BEGIN Source data

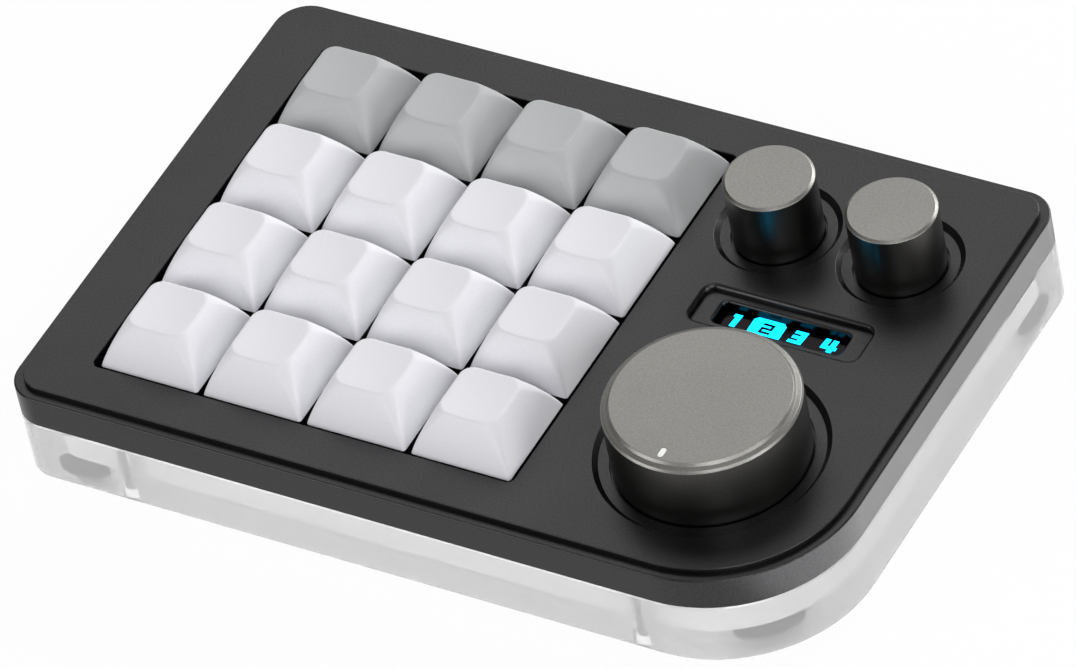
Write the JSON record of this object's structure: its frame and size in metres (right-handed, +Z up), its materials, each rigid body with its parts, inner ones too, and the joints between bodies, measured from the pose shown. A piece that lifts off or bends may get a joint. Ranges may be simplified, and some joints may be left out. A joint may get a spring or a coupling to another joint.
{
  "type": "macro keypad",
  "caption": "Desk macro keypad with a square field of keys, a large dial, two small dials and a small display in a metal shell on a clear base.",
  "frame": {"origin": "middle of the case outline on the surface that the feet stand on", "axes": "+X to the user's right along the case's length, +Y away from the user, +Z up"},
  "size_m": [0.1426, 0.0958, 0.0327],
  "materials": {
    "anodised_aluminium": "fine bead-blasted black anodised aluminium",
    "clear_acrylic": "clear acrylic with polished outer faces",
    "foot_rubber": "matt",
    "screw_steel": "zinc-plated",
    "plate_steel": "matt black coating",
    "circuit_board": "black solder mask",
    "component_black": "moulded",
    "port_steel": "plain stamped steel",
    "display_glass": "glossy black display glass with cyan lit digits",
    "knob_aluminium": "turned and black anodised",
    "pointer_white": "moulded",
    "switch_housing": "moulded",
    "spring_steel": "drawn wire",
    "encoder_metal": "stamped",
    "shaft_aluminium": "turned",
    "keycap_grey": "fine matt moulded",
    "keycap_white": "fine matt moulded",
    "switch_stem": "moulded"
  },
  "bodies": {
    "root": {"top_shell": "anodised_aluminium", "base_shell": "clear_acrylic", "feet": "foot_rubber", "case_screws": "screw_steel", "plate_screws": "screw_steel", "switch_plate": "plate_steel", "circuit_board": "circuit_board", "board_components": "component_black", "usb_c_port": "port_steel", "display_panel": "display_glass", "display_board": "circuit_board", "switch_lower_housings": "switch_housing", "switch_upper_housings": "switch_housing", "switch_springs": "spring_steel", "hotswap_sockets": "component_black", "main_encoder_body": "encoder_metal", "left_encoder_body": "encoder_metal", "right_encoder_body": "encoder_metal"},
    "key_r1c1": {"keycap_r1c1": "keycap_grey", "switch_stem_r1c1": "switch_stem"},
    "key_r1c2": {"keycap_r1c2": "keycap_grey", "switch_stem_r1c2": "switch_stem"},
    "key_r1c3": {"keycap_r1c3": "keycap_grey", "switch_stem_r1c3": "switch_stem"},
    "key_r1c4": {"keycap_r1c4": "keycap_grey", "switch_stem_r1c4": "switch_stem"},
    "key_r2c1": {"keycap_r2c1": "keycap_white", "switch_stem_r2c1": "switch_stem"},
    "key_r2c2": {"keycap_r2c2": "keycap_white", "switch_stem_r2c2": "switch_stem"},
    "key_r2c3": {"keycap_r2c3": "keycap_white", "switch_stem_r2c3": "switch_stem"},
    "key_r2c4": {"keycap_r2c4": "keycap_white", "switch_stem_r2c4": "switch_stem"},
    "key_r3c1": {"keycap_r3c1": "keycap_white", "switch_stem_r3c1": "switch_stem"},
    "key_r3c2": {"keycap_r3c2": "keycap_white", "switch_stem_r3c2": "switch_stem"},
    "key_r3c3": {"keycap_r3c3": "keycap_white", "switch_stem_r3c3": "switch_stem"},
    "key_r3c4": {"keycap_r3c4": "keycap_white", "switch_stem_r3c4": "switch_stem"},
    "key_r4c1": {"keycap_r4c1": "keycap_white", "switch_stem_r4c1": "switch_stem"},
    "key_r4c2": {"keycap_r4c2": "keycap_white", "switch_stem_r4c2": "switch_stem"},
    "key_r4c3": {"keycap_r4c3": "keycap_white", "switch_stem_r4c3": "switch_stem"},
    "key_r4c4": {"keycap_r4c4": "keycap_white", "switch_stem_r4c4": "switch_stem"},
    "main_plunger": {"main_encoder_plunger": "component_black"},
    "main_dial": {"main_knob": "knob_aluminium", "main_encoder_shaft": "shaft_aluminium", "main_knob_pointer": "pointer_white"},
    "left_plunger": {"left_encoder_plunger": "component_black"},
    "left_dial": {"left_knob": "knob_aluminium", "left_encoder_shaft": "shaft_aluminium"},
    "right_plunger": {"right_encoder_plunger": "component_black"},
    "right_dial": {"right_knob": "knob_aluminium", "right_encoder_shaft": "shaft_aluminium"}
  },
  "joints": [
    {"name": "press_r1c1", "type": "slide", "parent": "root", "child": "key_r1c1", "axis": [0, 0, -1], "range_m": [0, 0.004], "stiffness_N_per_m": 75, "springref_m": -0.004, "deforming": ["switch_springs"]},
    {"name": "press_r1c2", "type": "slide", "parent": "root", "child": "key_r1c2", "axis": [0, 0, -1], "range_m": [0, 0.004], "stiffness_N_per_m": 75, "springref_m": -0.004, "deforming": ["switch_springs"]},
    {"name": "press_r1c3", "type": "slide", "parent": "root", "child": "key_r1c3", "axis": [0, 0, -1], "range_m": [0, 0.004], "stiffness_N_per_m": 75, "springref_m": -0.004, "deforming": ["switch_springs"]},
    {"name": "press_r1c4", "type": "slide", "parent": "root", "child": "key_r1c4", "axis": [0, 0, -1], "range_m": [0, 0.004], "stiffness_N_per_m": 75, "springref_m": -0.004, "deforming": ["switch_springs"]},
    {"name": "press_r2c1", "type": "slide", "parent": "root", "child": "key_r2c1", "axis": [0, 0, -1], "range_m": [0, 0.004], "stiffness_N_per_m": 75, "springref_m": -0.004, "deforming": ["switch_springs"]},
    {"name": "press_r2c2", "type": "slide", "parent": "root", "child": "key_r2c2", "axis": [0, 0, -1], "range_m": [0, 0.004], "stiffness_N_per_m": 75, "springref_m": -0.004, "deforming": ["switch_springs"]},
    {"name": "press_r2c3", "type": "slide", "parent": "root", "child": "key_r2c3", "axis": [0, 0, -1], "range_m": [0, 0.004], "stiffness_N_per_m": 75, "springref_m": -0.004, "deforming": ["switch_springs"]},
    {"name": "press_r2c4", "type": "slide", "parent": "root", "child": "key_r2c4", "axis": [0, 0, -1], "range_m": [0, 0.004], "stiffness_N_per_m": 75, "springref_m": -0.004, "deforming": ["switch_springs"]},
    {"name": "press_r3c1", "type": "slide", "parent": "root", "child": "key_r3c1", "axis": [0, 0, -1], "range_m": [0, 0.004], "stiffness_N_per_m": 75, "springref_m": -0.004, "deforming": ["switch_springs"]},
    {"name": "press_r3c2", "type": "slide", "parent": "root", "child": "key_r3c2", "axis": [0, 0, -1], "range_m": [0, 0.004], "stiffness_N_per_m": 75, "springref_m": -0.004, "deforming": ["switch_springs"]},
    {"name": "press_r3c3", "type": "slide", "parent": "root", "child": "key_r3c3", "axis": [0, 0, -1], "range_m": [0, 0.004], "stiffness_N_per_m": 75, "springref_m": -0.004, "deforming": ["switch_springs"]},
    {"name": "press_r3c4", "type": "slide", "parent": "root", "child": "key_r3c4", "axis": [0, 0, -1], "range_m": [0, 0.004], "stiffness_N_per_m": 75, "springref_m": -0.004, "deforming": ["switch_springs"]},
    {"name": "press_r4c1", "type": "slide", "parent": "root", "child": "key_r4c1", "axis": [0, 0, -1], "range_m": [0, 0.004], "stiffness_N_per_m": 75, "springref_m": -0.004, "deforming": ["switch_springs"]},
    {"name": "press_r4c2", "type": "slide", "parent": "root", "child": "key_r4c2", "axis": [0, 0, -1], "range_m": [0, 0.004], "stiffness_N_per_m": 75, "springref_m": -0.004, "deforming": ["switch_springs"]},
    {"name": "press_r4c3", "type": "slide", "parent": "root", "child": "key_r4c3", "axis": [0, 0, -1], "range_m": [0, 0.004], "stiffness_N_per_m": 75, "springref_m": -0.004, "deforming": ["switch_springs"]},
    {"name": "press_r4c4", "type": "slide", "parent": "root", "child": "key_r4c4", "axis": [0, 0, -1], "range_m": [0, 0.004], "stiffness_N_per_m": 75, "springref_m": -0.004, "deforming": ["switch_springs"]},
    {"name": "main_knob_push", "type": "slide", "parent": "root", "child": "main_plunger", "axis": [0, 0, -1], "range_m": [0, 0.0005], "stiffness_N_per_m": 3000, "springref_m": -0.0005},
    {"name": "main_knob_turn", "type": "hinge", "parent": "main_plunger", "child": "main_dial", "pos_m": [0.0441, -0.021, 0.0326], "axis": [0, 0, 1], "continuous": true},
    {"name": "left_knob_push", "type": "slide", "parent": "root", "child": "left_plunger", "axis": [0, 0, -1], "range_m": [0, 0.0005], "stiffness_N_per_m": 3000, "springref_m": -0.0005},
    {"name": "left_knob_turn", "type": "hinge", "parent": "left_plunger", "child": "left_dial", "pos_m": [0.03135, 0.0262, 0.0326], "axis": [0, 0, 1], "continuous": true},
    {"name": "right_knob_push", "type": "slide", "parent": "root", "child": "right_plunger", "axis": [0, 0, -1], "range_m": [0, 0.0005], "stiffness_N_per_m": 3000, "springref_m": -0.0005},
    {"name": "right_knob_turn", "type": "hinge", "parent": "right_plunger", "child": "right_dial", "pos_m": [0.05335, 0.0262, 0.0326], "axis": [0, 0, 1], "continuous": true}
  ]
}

END Source data

* [Task statement]
Go through the listing above and locate each line that holds the word "joints". Copy those lines.

* [Task result]
Write the JSON record of this object's structure: its frame and size in metres (right-handed, +Z up), its materials, each rigid body with its parts, inner ones too, and the joints between bodies, measured from the pose shown. A piece that lifts off or bends may get a joint. Ranges may be simplified, and some joints may be left out. A joint may get a spring or a coupling to another joint.
  "joints": [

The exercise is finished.